The first thing we did was we started with an asset review, looking at resources and the potential of the core assets. We’ve completed that review and given you and I are talking this morning, I’m about to give an update to the market on the progress that we’ve been making.

I’ve got to say it’s been very constructive and very positive, but lots of work to do as well. We have a a great set of resources in copper, particularly in Brazil. We’ve also got a great copper resource in Indonesia. We’ve got the Canadian assets, the nickel-copper assets in Sudbury, and Voisey Bay, that I think have got far more significant potential than has probably been appreciated.

Thompson, quite tired in its current configuration, also has significant exploration potential.

So I’m quite excited with all the potential we see. It really then is a matter of where do you start, where are the priorities, and how do you build the business over the next three-to-five years, to help position it as a global metals company.

Then longer term, how do we create a business that is market friendly [the market for our products].

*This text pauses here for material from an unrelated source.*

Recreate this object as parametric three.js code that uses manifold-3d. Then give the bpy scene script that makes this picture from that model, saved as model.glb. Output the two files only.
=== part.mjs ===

I think in some ways we’ve lost – I’m saying as an industry – some marketing skills. I think Glencore and groups like that are doing a great job on the trading side. Whereas I think there's a real opportunity for us to do a lot better on the marketing of our products. The old Inco derived 40% of their earnings, through the cycle, from the premium they got above LME. They were true marketers of their products.

There’s an opportunity for us to do a lot better with our products given where we are, given the quality of the products we produce, particularly in nickel. And I think that will be an important part of the story going forward.